How like life, I thought: If we rely on the Lord, follow the map, and watch the road signs, without making a lot of unnecessary detours, we can navigate through mortality and reach our destination safely, in the Lord’s due time. Decisions determine destiny.
What are some of the road signs or guides that help us through this earthly life?
A living prophet, who speaks the mind and will of God;
Prayer, whereby we can speak to God and be directed by the Holy Spirit;
The scriptures, wherein God speaks to us;
The priesthood, with power to act for God; and
Sacred covenants and ordinances, which offer us family life with our Heavenly Father forever.
“The home is the basis of a righteous life,” said President David O. McKay (Stepping Stones to an Abundant Life, comp. Llewelyn R. McKay, Salt Lake City: Deseret Book Co., 1971, p. 276). It is the place to teach the vision of eternity to our families and to help them follow the road signs in order to reach their destiny. Women hold a key role in teaching these truths, so we need to be knowledgeable and full of faith. When we are firm in our own convictions, we can give our inner strength to those about us with confidence. We are responsible for our personal development that will give us this confidence.
True personal worth comes from a secure relationship with Heavenly Father. Individual worth is intrinsic, it is internal; it is eternal. It is something that cannot be taken from us when the blossom of youth fades, when economic conditions leave us desolate, when sickness or handicaps befall us, or when prominence and visibility are obscured.
Many are led astray by the false doctrines of the world that youthfulness, beauty, adornments, possessions, power, titles, or attainments are what make one worthwhile. As in Book of Mormon times, there are those who want to become popular in the eyes of the world rather than do what God expects. The Lord counseled Joseph Smith early in his ministry, “You should not have feared man more than God” (D&C 3:7).
How can we build a secure relationship with Heavenly Father? Again, we can refer to the guides and road signs we have been given to direct us through life: fervent prayer, being directed by the Holy Spirit, and searching the scriptures daily, all of which help us live virtuous lives. “Then,” say the scriptures, “shall thy confidence wax strong in the presence of God” (D&C 121:45).
A woman’s inner strength is important in the husband-and-wife relationship. As husbands and wives work together in righteousness, loving and appreciating each other, the family is fortified in countless ways.
President Ezra Taft Benson spoke to the fathers and husbands at a fireside for parents and said, “We look to you to give righteous leadership in your home and families and, with your companions and the mothers of your children, to lead your families back to our Eternal Father” (To the Mothers in Zion, Salt Lake City: The Church of Jesus Christ of Latter-day Saints, 1987, p. 13).
This righteous leadership is enhanced by the priesthood power that was restored to earth to bless and direct us. How can we, as women, receive the full blessings and power of the priesthood in our lives? We can sustain and support those who bear it righteously. This is by divine design, not by plan of man.
I know a woman with several small children whose husband served in a time-consuming Church calling.

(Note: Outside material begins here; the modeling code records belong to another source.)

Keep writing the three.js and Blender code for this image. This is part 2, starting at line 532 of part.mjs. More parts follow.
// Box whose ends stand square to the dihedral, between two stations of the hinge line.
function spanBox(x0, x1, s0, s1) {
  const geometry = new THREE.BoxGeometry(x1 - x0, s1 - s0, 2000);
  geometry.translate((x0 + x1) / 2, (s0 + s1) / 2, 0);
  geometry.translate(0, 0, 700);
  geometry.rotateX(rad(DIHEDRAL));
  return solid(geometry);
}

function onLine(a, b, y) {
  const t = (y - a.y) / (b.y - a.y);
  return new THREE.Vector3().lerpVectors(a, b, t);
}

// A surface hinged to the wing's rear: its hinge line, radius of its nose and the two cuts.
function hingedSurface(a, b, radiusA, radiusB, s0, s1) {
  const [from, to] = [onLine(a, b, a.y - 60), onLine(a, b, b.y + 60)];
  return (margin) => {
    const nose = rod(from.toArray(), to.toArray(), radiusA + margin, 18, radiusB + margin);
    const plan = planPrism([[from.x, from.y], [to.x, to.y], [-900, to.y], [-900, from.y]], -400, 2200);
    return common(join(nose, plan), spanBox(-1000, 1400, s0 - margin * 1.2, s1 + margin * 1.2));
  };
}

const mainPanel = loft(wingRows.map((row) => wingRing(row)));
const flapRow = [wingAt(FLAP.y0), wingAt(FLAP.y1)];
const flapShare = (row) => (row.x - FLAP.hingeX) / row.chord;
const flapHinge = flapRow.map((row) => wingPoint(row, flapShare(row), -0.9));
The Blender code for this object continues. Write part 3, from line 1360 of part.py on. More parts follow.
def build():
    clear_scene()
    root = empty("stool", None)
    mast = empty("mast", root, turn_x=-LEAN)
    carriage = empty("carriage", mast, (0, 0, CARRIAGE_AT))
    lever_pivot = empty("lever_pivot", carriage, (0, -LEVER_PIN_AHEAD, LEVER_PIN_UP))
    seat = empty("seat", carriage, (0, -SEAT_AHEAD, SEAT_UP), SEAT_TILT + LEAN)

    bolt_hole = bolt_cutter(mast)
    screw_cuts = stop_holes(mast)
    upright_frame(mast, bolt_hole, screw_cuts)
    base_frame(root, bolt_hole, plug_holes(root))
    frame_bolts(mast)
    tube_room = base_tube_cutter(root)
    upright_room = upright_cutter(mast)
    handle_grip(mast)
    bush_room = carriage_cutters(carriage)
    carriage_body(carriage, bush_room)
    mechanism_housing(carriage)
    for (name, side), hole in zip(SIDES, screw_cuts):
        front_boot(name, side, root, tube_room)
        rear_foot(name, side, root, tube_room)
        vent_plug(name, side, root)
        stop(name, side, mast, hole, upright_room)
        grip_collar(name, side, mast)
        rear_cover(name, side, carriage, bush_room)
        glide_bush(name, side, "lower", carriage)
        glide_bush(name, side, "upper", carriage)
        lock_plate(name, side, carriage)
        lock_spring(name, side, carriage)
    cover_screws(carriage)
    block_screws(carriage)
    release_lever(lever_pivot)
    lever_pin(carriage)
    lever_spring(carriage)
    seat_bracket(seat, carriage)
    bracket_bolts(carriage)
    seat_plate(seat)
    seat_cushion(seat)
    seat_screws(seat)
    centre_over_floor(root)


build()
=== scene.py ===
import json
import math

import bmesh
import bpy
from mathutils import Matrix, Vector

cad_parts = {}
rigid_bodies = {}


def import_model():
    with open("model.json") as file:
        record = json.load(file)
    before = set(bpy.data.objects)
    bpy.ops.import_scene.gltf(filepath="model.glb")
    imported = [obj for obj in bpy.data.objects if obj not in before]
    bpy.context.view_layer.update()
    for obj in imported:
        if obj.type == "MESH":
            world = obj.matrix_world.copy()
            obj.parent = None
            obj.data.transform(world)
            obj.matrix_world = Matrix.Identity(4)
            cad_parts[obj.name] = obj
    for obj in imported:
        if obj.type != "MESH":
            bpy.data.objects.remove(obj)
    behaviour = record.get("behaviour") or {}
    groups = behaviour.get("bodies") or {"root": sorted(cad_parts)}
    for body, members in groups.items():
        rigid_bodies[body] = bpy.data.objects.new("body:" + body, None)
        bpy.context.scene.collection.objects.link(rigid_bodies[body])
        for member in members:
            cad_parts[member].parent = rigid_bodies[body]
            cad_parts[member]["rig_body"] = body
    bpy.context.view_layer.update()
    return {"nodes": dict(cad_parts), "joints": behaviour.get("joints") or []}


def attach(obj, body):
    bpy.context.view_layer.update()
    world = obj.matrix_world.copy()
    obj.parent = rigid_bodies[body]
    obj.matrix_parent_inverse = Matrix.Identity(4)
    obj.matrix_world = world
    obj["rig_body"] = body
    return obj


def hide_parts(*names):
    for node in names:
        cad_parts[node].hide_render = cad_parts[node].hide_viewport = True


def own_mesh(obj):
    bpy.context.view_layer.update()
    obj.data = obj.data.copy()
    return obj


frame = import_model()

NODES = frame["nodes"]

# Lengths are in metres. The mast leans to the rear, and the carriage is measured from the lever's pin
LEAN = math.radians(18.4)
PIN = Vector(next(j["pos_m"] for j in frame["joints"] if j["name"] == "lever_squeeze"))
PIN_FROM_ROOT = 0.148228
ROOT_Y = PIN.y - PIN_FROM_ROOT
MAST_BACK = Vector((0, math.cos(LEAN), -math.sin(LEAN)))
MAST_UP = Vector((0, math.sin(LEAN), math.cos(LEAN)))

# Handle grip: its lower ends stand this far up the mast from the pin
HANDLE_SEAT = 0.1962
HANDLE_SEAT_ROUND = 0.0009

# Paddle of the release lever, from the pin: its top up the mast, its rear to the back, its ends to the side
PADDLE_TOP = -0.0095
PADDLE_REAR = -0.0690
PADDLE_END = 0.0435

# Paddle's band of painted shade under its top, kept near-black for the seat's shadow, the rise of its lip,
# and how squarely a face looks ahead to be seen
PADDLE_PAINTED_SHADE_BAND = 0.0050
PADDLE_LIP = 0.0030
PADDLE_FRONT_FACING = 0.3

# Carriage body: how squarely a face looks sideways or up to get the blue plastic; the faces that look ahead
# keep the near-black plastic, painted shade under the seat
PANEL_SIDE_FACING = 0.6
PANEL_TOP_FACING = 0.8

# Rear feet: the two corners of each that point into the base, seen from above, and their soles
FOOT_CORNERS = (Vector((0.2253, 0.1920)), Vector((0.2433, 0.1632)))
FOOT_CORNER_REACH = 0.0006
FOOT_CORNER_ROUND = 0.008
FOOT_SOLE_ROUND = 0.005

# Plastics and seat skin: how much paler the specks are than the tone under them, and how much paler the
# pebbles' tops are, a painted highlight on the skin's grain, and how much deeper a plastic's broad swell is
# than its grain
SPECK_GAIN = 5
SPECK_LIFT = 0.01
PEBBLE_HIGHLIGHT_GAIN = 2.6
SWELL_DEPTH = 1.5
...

He often came home late from work—just long enough to say hello—then off he went to perform his Church duties. The children sometimes had to be reassured, and sometimes the mother had to reassure herself, by saying, “Aren’t we glad that Daddy is worthy to serve Heavenly Father so we can receive so many blessings?” A support instead of a murmur brought results that had a lasting influence on that home and family.
An important part of the plan for continued family relationships is to receive ordinances and covenants in the holy temples for ourselves and our ancestors. These ordinances and covenants are an anchor to safety for the family, both here and hereafter. Each of us belongs to a family and has ancestors who really belong to us. Should we not be about seeking after these loved ones and performing temple work that will seal them to us in eternal families?

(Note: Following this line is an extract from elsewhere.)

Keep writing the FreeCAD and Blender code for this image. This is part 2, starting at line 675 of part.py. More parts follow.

Elder John A. Widtsoe spoke from his own experience when he said, “Whoever seeks to help those on the other side receives help in return in all the affairs of life” (The Forefather Quest, Salt Lake City: Genealogical Society of Utah, 1937, p. 22).
When I was a young girl, a group of us were invited to Elder Widtsoe’s home for a fireside, and afterward he showed us his pedigree chart, a result of devoted research. As he unrolled the chart, it stretched across three rooms of his house. This was so impressive to our young minds that it motivated us to begin searching for information about our own ancestors. What a wonderful beginning to a lifelong interest and participation in this sacred work! A spiritual dimension is truly added to our lives when we work on our family histories.
Sisters in Zion, could there be a more rewarding calling than to labor in the Lord’s vineyard for the salvation of souls? We have the choice privilege of strengthening families and influencing those who have been placed in our care, as well as those who have preceded us beyond the veil. Lest we think the task is too hard, be reminded that angels will be round about us to bear us up if we are willing to do our part. The promised blessings are almost more than we can imagine.
We have been blessed by a prophet of God in our day as he said: “We pray for you. We sustain you. We honor you as you bear, nourish, train, teach, and love for eternity. I promise you the blessings of heaven and ‘all that [the] Father hath’ (see D&C 84:38) as you magnify the noblest calling of all” (Benson, To the Mothers in Zion, p. 13).
I love being a mother, a wife, a daughter, a sister, a woman in these latter days. The Lord knows us and loves each of us and desires to bless us in our important work. We must be willing to come unto him; to accept his will over our own wants; to bring souls unto him; to feed his lambs and his sheep, so that at that great day when we meet him face to face he will say, “Come unto me ye blessed, for behold, your works have been the works of righteousness” (Alma 5:16).
I bear you my witness that the Lord lives, and I pray that we may eagerly fulfill our sacred responsibility to strengthen families both here and hereafter. In the name of Jesus Christ, amen.